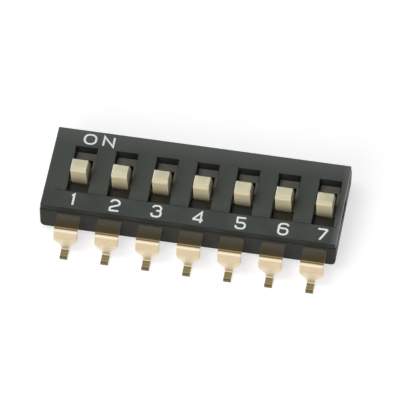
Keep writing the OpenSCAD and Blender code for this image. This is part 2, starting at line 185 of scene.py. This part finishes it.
# Printed characters
INK = (0.88, 0.91, 0.88)
INK_THIN = (0.80, 0.83, 0.80)
INK_FULL = (0.95, 0.97, 0.95)
INK_ROUGHNESS = 0.5
INK_PATCH = 0.09
INK_SPREAD = (0.3, 0.6)
INK_GRAIN = (0.03, 0.0012)
INK_STROKE = 0.134        # width of a stroke
INK_HEIGHT = 0.006        # of a stroke's flat top above the cover
INK_EDGE = 0.004          # width of the chamfer on each side of a stroke
INK_SINK = 0.0005         # by which the ink reaches into the cover
STROKE_LIFT = 0.0004      # of a character's second stroke above its first
ARC_STEPS = 8             # straight runs in a rounded corner
ARC_LIMIT = 0.98          # share of the shorter run that a rounded corner may take
MITRE_LIMIT = 0.42        # keeps a sharp corner from growing too long
SAME_POINT = 1e-6
DIGIT_DROP = 0.64         # from the slots' front edge to the middle of the numbers
DIGIT_PITCH = 2.587       # of the print, which is a little wider than the slots'
DIGIT_SHIFT = 0.07        # of the row of numbers from the middle slot
DIGIT_FALL = 0.013        # by which each number stands nearer to the front than the last
DIGIT_NUDGE = {5: 0.05, 6: 0.09, 7: -0.09}  # of single numbers along the row
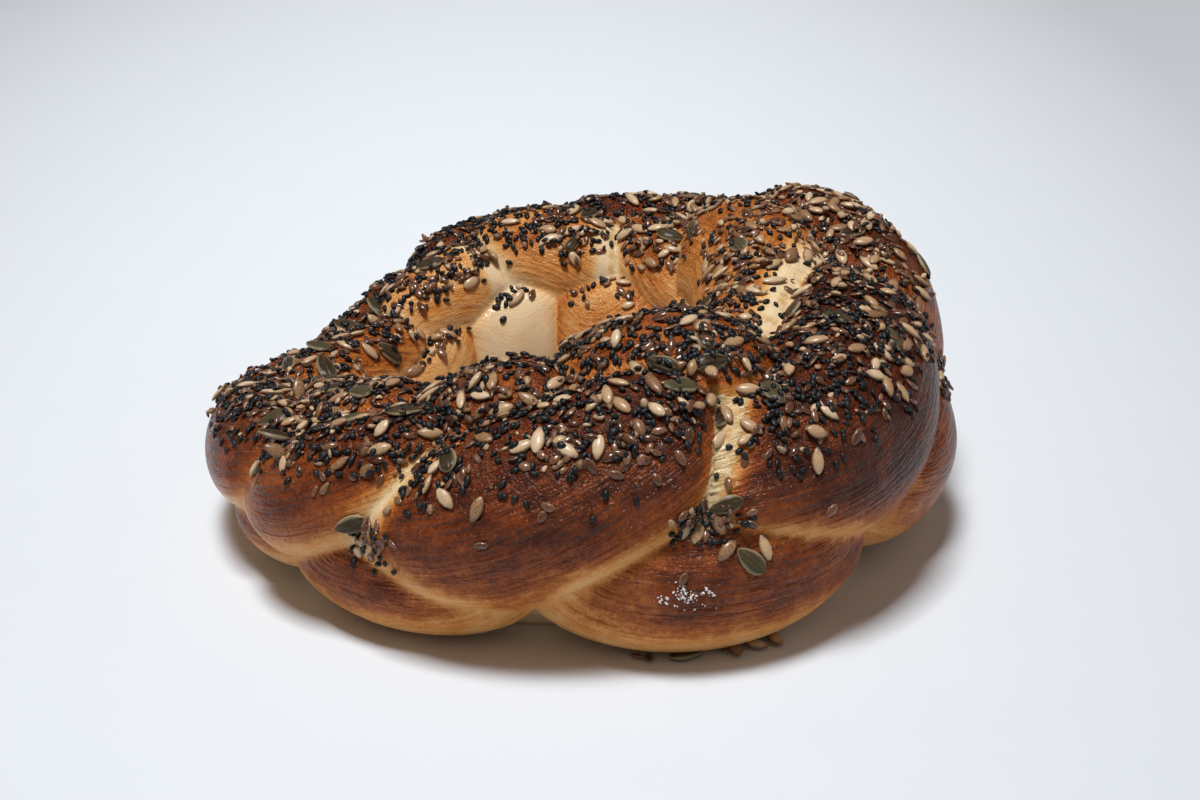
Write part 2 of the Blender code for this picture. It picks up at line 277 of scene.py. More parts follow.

- - -

### REQUIRED WORK
Extract each line of the listing above, copying it word for word.

### RESPONSE
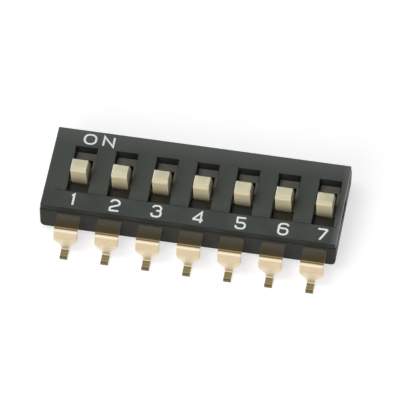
Keep writing the OpenSCAD and Blender code for this image. This is part 2, starting at line 185 of scene.py. This part finishes it.
# Printed characters
INK = (0.88, 0.91, 0.88)
INK_THIN = (0.80, 0.83, 0.80)
INK_FULL = (0.95, 0.97, 0.95)
INK_ROUGHNESS = 0.5
INK_PATCH = 0.09
INK_SPREAD = (0.3, 0.6)
INK_GRAIN = (0.03, 0.0012)
INK_STROKE = 0.134        # width of a stroke
INK_HEIGHT = 0.006        # of a stroke's flat top above the cover
INK_EDGE = 0.004          # width of the chamfer on each side of a stroke
INK_SINK = 0.0005         # by which the ink reaches into the cover
STROKE_LIFT = 0.0004      # of a character's second stroke above its first
ARC_STEPS = 8             # straight runs in a rounded corner
ARC_LIMIT = 0.98          # share of the shorter run that a rounded corner may take
MITRE_LIMIT = 0.42        # keeps a sharp corner from growing too long
SAME_POINT = 1e-6
DIGIT_DROP = 0.64         # from the slots' front edge to the middle of the numbers
DIGIT_PITCH = 2.587       # of the print, which is a little wider than the slots'
DIGIT_SHIFT = 0.07        # of the row of numbers from the middle slot
DIGIT_FALL = 0.013        # by which each number stands nearer to the front than the last
DIGIT_NUDGE = {5: 0.05, 6: 0.09, 7: -0.09}  # of single numbers along the row
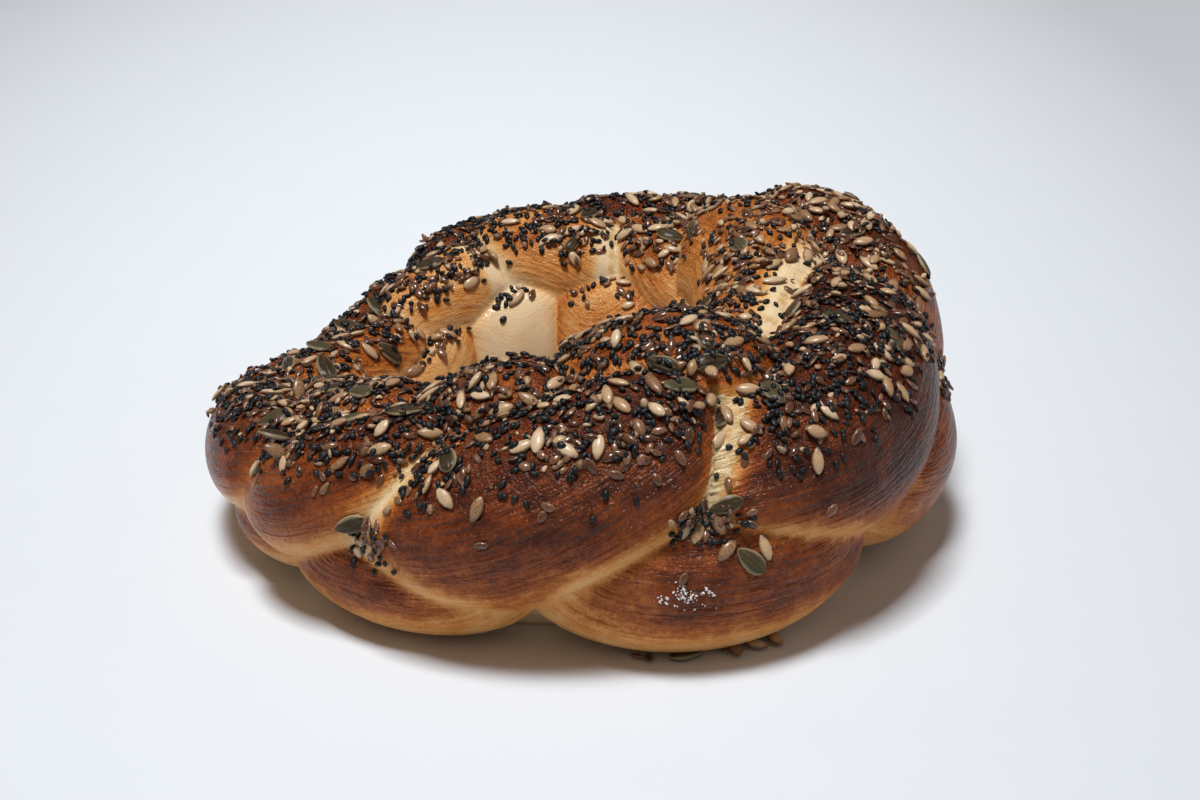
Write part 2 of the Blender code for this picture. It picks up at line 277 of scene.py. More parts follow.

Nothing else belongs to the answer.